Demelza dejó escapar una exclamación de alegría.

—¿Se lo dijiste a Carolina?

—No, vine directamente aquí. Se lo diré…

—¡Pero se fue hace apenas una hora! ¿Por qué camino viniste?

—Desde Truro. ¿Estuvo aquí? Seguramente nos cruzamos sin vernos. El martes llegué a Cawsand y desde allí fui directamente a Truro. Alquilé un viejo caballo cojo que me recordó a Darkie y me trajo a casa. Lo dejé del lado opuesto del arroyo, para sorprenderte; pero después, a último momento, pensé que no debía sorprenderte, entré en la cocina y te envié a Jane. Creo que mi regreso te ha conmovido más que mi partida.

—No es cierto, no me conmovió más que tu partida. ¿Realmente está vivo? Ross, ¿tienes pruebas?

—Bastante sólidas. No hay detalles. Sólo indicios de que es prisionero de guerra en un lugar llamado Quimper. No creo que las condiciones de la cárcel sean muy agradables, pero vive. Debemos informar cuanto antes a Carolina.

—¡Ross, tienes que decírselo ahora! ¡Si cabalgas tras ella puedes alcanzarla incluso antes de que llegue a su casa!

—De modo que me expulsas de mi hogar apenas regreso, ¿eh? Aquí estoy, con el estómago vacío, fatigado y dolorido, y tú me pides…

—Diré a Gimlett que ensille a Darkie. Últimamente ha hecho muy poco ejercicio y mientras él se ocupa de eso te cortaré una rebanada de carne de cerdo con un poco de pan recién horneado con manteca, y puedes comer eso antes de salir.

—Qué bienvenida más espléndida, generosa y femenina —observó Ross—. ¡Y no has engordado durante mi ausencia! Supongo que no habrás hecho pasar hambre a mi hijo…

—Sí, lo hice, y con razón, y lograré que tú pases hambre, por una causa igualmente noble. ¡Oh, Ross, qué contenta estoy! Carolina volverá a respirar.

—Y debemos alegrarnos también por Dwight —dijo Ross—, aunque como te dije las condiciones de la prisión son malas, y deben atemperar nuestro alivio.

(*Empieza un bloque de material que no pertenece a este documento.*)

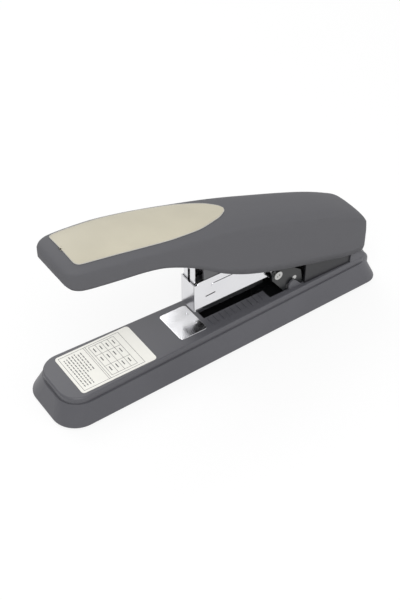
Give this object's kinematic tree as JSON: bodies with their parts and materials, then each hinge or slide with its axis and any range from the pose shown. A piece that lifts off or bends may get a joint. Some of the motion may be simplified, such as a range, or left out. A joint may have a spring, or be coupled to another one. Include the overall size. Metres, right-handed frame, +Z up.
{
  "type": "heavy-duty desk stapler",
  "caption": "Long-handled desk stapler with a flared base, anvil plate, hinged chromed magazine, driver blade and inlaid grip panel.",
  "frame": {"origin": "centre of the base's outline at table level", "axes": "+X to the rear, towards the handle pivot; +Y to the far side; +Z up"},
  "size_m": [0.29, 0.0632, 0.1359],
  "materials": {
    "dark_shell": "satin dark grey moulding",
    "black_plastic": "matt black moulding",
    "black_steel": "black painted steel",
    "foot_rubber": "matt rubber",
    "bright_steel": "bright plated steel",
    "spring_steel": "spring wire",
    "chrome": "chrome plate",
    "driver_steel": "dark steel",
    "staple_wire": "galvanised wire",
    "label": "pale printed plate",
    "grip": "warm grey soft-touch panel"
  },
  "bodies": {
    "base": {"base_cover": "dark_shell", "base_plate": "black_steel", "base_feet": "foot_rubber", "base_screws": "bright_steel", "anvil_plate": "chrome", "label_plate": "label", "pivot_bracket": "black_steel", "bracket_rivets": "bright_steel", "magazine_pin": "bright_steel", "rear_housing": "black_plastic", "handle_pin": "bright_steel", "spring_pin": "bright_steel", "return_spring": "spring_steel", "handle_stop": "foot_rubber"},
    "magazine": {"magazine_body": "chrome", "nose_guide": "bright_steel", "staple_rail": "bright_steel", "staple_strip": "staple_wire", "lower_channel": "black_steel", "guide_rod": "bright_steel", "rail_end_stop": "bright_steel", "pusher_spring": "spring_steel"},
    "pusher": {"pusher": "black_steel"},
    "driver": {"driver_blade": "chrome", "driver_holder": "driver_steel", "driver_rivets": "bright_steel"},
    "handle": {"handle_shell": "dark_shell", "grip_panel": "grip", "handle_frame": "driver_steel", "handle_bushes": "black_plastic", "handle_pad": "black_plastic", "link_pin": "bright_steel", "cross_pin": "bright_steel"}
  },
  "joints": [
    {"name": "handle_press", "type": "hinge", "parent": "base", "child": "handle", "pos_m": [0.112, 0, 0.042], "axis": [0, -1, 0], "range_deg": [0, 14], "stiffness_Nm_per_rad": 2.5, "springref_deg": -25.78, "deforming": ["return_spring"]},
    {"name": "magazine_tilt", "type": "hinge", "parent": "base", "child": "magazine", "pos_m": [0.0495, 0, 0.0405], "axis": [0, -1, 0], "range_deg": [0, 10.9]},
    {"name": "driver_stroke", "type": "slide", "parent": "magazine", "child": "driver", "axis": [0, 0, -1], "range_m": [0, 0.0188]},
    {"name": "pusher_slide", "type": "slide", "parent": "magazine", "child": "pusher", "axis": [1, 0, 0], "range_m": [0, 0.022], "stiffness_N_per_m": 40, "springref_m": -0.03, "deforming": ["pusher_spring"]}
  ],
  "couplings": [
    {"joint": "magazine_tilt", "follows": "handle_press", "ratio": 0.7714},
    {"joint": "driver_stroke", "follows": "handle_press", "m_per_rad": 0.07612}
  ]
}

—Presiento que todo se resolverá bien. Ross, ve a avisar a Gimlett; yo te prepararé un plato de comida.

Así, durante diez minutos, la casa fue un bullicioso y agitado ir y venir, y Jeremy aportó su charla, y Ross lo palmeó distraídamente con una mano, mientras con la otra sostenía el alimento. Muy pronto Darkie estuvo frente a la puerta y Ross montó la yegua, y después de tocar la mano de Demelza salió en persecución de Carolina, valle arriba, mientras el viento agitaba la crin del caballo y caía la noche.